Recall that information stored in the data cache is being stored on the Web server's memory. In a perfect world, when an item is added to the cache using Insert(key, value) or Cache("key") = value, the item will remain in the cache forever. Unfortunately this is not plausible in the real world. If the computer the Web server runs on is rebooted, or shuts off, for example, the cache will be lost. Even if the Web server machine is running, you may lose items from the cache.
To see why, imagine that your Web server has allocated one MB of memory for storing items in the data cache. Now, imaging that you've added a number of items to the data cache such that you've used exactly 1 MB of memory. Great. Now, what happens when you add another item to the data cache? In order for the new item to "fit," the data cache needs to make room for it by removing an existing item. The existing item that is chosen to be removed is said to be evicted.
There may be times when you don't want an item to exist in the cache indefinitely. For example, say that you were displaying an XML file in an ASP.NET DataGrid. (See XML, the DataSet, and a DataGrid for an article illustrating how to accomplish this!) Rather than load the XML file into a DataSet and bind the DataSet to the DataGrid each page view, you may opt to cache the DataSet in the data cache. This option would work great until the XML file was altered; at that point, if you were still displaying the cached DataSet the user would be seeing stale information.
To overcome this problem, you can add the DataSet to the data cache, but specify that the XML file it represents is a cache dependency. By setting this file as a cache dependency, when the file changes the DataSet will be automatically evicted from the cache. That means the next time the DataSet is attempted to be read from the cache, it will not be found (since it has been evicted) and will be recreated by repopulating the DataSet from the XML file. This is desired since the XML file has changed since the DataSet was last cached. In order to insert an item with a cache dependency, you can do:
Cache.Insert("key", myDataSet, New CacheDependency(Server.MapPath("data.xml")))
If you wish to have the cache item evicted from the cache in an absolute time, say, five minutes from when it was inserted into the cache, you can use the third form of the Insert method, whose fourth parameter expects a DateTime value specifying the absolute time. The following code illustrates how to add an item to the cache that will expire five minutes from when it was added and has no cache dependencies:
Cache.Insert("key", value, Nothing, DateTime.Now.AddMinutes(5), TimeSpan.Zero)
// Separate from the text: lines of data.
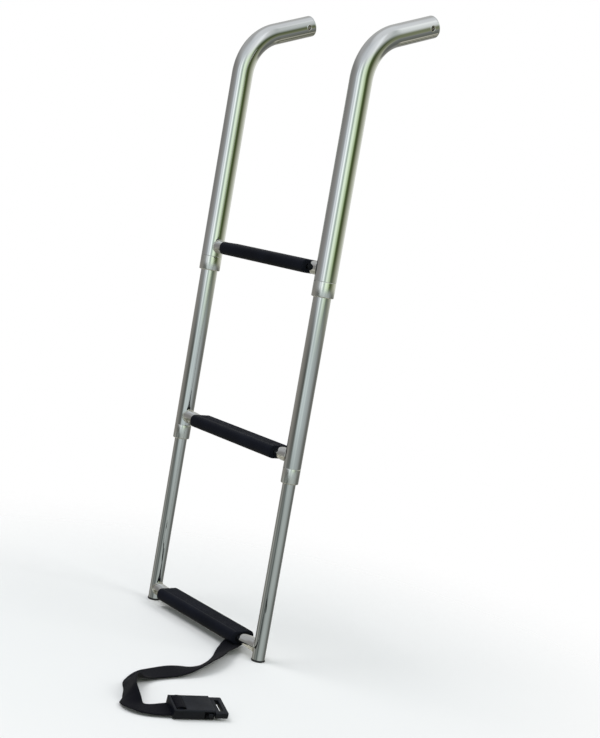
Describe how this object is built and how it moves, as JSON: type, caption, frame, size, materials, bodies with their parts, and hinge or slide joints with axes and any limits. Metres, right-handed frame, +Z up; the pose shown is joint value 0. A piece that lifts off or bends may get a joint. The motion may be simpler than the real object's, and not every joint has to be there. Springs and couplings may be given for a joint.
{
  "type": "telescoping boarding ladder",
  "caption": "Telescoping stainless boarding ladder with bent-back arms, nested rails, collars, non-slip tread covers and a webbing strap with a side-release buckle.",
  "frame": {"origin": "middle of the hinge bore's axis, halfway between the two arm tips", "axes": "+X along the hinge bore and the rungs, +Z up along the rails, +Y the way the arms point"},
  "size_m": [0.4803, 0.4168, 0.9415],
  "materials": {
    "stainless": "mirror polished",
    "nylon": "natural, smooth",
    "tread_rubber": "matte, finely ribbed",
    "foot_rubber": "matte",
    "webbing": "woven, matte",
    "buckle_plastic": "fine moulded texture"
  },
  "bodies": {
    "upper_section": {"upper_rail_left": "stainless", "upper_rail_right": "stainless", "tip_cap_left": "stainless", "tip_cap_right": "stainless", "hinge_bush_left": "stainless", "hinge_bush_right": "stainless", "upper_collar_left": "stainless", "upper_collar_right": "stainless", "upper_guide_bush_left": "nylon", "upper_guide_bush_right": "nylon", "upper_collar_rivets": "stainless", "upper_rung_tube": "stainless", "upper_rung_welds": "stainless", "upper_tread_cover": "tread_rubber"},
    "mid_section": {"mid_rail_left": "stainless", "mid_rail_right": "stainless", "mid_slide_stop_left": "nylon", "mid_slide_stop_right": "nylon", "mid_collar_left": "stainless", "mid_collar_right": "stainless", "mid_guide_bush_left": "nylon", "mid_guide_bush_right": "nylon", "mid_collar_rivets": "stainless", "mid_rung_tube": "stainless", "mid_rung_welds": "stainless", "mid_tread_cover": "tread_rubber"},
    "lower_section": {"lower_rail_left": "stainless", "lower_rail_right": "stainless", "lower_slide_stop_left": "nylon", "lower_slide_stop_right": "nylon", "foot_cap_left": "foot_rubber", "foot_cap_right": "foot_rubber", "lower_rung_tube": "stainless", "lower_rung_welds": "stainless", "lower_tread_cover": "tread_rubber", "strap_loop": "webbing", "strap_webbing": "webbing", "buckle_socket": "buckle_plastic", "buckle_plug": "buckle_plastic"},
    "prong_left": {"buckle_prong_left": "buckle_plastic"},
    "prong_right": {"buckle_prong_right": "buckle_plastic"}
  },
  "joints": [
    {"name": "mid_slide", "type": "slide", "parent": "upper_section", "child": "mid_section", "axis": [0, 0, 1], "range_m": [0, 0.212]},
    {"name": "lower_slide", "type": "slide", "parent": "mid_section", "child": "lower_section", "axis": [0, 0, 1], "range_m": [0, 0.225]},
    {"name": "prong_left_squeeze", "type": "hinge", "parent": "lower_section", "child": "prong_left", "pos_m": [0.28492, -0.31435, -0.91031], "axis": [-0.1667, 0.0486, -0.9848], "range_deg": [0, 9], "stiffness_Nm_per_rad": 0.05},
    {"name": "prong_right_squeeze", "type": "hinge", "parent": "lower_section", "child": "prong_right", "pos_m": [0.30289, -0.31959, -0.91361], "axis": [0.1667, -0.0486, 0.9848], "range_deg": [0, 9], "stiffness_Nm_per_rad": 0.05}
  ],
  "couplings": [
    {"joint": "prong_right_squeeze", "follows": "prong_left_squeeze", "ratio": 1}
  ]
}
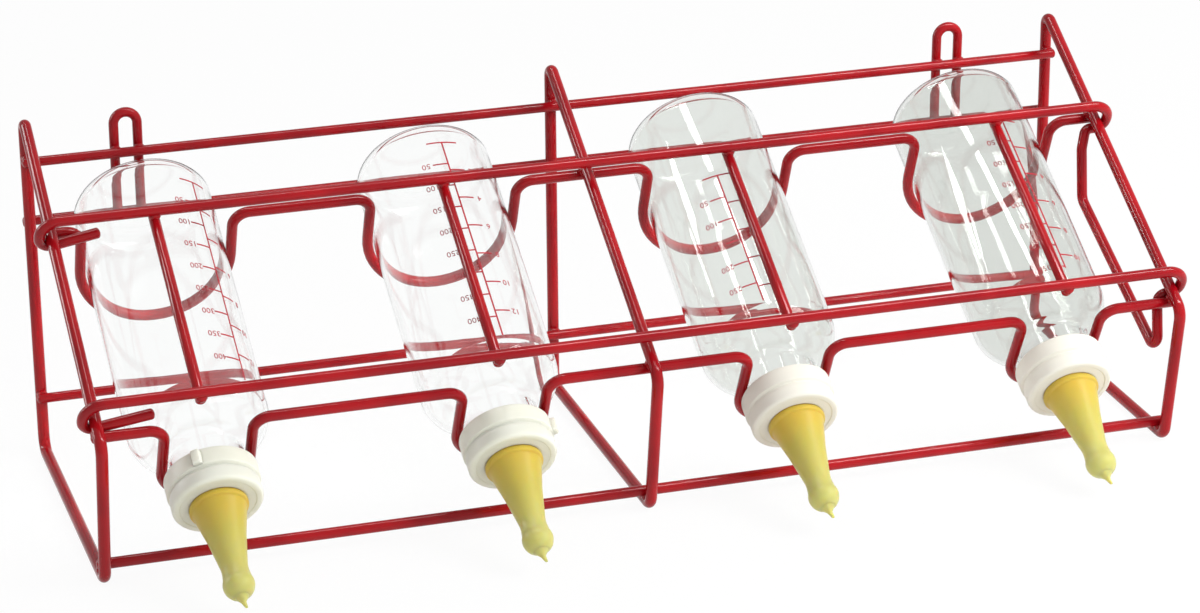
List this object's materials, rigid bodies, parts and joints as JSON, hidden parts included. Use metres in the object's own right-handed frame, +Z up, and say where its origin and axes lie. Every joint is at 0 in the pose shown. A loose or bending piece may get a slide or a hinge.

In C# you would use null instead of Nothing to signify that you do not want a cache dependency.
Note that since we do not want to specify a sliding time expiration, we set the last parameter to TimeSpan.Zero. Whereas an absolute time specifies that the item should be evicted from the cache at a specific time, the sliding time eviction parameter specifies that the cache item should be evicted if it is not referenced in a certain timespan. That is, if we set the timespan parameter to, say, TimeSpan.FromSeconds(30), the cache item will be evicted if it is not referenced within 30 seconds. If it is referenced within 30 seconds, it will be evicted if it's not referenced in another 30 seconds from when it was last referenced, and so on. An example of this would be:
Cache.Insert("key", value, Nothing, DateTime.Now, TimeSpan.FromSeconds(30), TimeSpan.Zero)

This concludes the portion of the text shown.